-- START OF Given information --

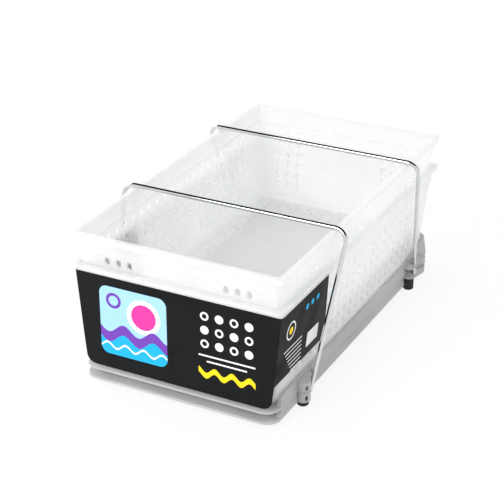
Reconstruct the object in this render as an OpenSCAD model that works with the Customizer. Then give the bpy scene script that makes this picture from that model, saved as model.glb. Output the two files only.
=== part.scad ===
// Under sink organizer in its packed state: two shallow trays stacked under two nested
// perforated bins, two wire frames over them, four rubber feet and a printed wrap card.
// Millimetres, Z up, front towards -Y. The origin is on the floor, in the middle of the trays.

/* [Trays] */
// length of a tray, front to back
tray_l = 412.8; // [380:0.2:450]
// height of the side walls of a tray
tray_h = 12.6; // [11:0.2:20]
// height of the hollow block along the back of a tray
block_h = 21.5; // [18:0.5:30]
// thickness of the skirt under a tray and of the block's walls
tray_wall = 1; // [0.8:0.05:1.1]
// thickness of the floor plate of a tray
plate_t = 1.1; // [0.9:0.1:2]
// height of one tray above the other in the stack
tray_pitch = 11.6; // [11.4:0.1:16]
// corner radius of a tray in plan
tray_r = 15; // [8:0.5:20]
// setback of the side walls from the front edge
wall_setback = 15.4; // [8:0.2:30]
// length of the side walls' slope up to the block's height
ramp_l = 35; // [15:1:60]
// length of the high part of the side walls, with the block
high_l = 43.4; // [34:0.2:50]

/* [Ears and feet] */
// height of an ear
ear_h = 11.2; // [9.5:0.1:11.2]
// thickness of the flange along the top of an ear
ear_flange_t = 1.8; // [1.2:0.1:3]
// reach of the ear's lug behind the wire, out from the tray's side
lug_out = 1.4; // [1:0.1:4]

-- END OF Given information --

[Task instructions]
Print, please, the lines above from the very first through the one that holds "of the trays.", both included, word for word and with nothing else.

[Solution for this problem]
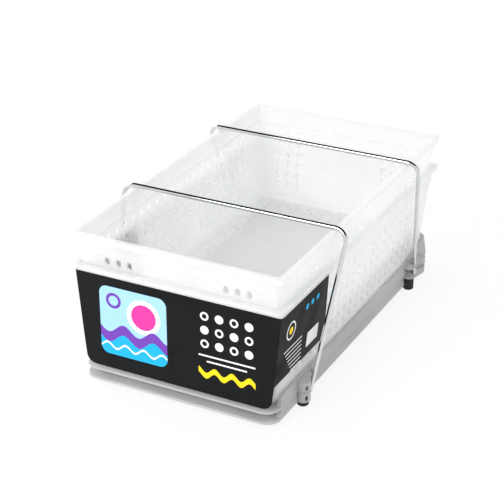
Reconstruct the object in this render as an OpenSCAD model that works with the Customizer. Then give the bpy scene script that makes this picture from that model, saved as model.glb. Output the two files only.
=== part.scad ===
// Under sink organizer in its packed state: two shallow trays stacked under two nested
// perforated bins, two wire frames over them, four rubber feet and a printed wrap card.
// Millimetres, Z up, front towards -Y. The origin is on the floor, in the middle of the trays.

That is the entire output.